While programming knowledge is useful to make tools or scripts, I would like to suggest that the benefit for the CF analyst is more fundamental.

Programming is error-prone, and it takes special effort to identify and eradicate or mitigate those errors. (Weinberg's Psychology of Computer Programming is one useful source for non-technical information on this topic.) This affects code written by an intruder, by the computer-forensic analyst himself *as*well*as* the programmer who wrote the tools this CFA is using to do his job. (This includes libraries and other code APIs.) Add to that the experience of bug fixing, and fixing bug fixes -- and with that the knowledge that software X v. 2.1 may easily do things differently than X v. 2.2
A sound knowledge of programming and the difficulties and realities associated with it brings healthy scepticism into the life of every CFA.

Further experience will probably help get passed the endianness barrier to data understanding, as well as give familiarity with systems APIs: to know where to go for information about what a computer program can (legitimately) do on the system. This affects timestamp behaviour, user and resource access rights, and much else that is of forensic importance.

Corey Harrell said...


Outstanding post and I couldn't agree more. I don't come from a programming background since networking was my focused. My initial steps into scripting was when I needed to automate a task. It took a little bit of work but since that time I think I grew so much professionally due to learning how to script.

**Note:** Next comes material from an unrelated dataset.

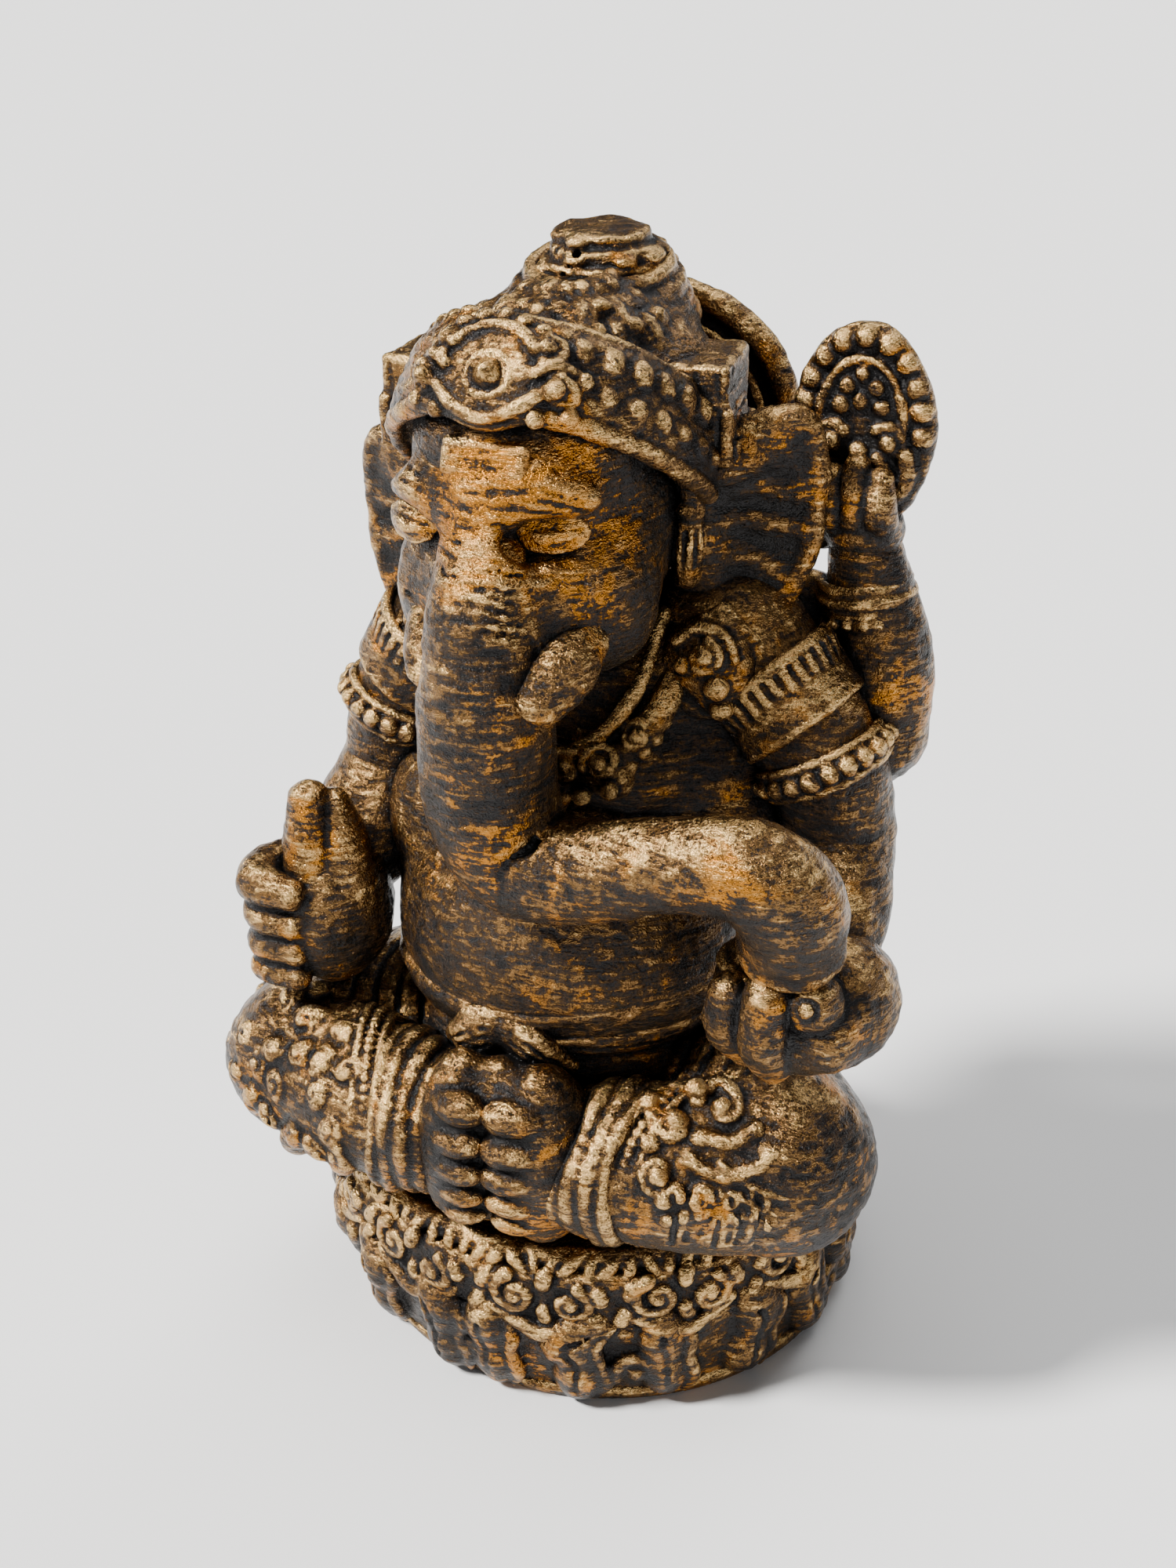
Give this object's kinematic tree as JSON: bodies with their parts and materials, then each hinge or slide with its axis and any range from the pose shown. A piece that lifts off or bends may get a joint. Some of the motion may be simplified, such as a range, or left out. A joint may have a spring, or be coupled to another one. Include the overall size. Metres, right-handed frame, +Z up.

I started with batch scripting since it's extremely easy and meet my needs. Here are a few references

Ken Pryor said...

Another great post, Harlan. I did a small amount of BASIC programming and wrote quite a few batch files back in the DOS 5-6 days, but nothing in recent times. I just seem to have a problem wrapping my head around some of the concepts. I do intend to try learning Python again sometime, but I have too many other things on my plate at the moment.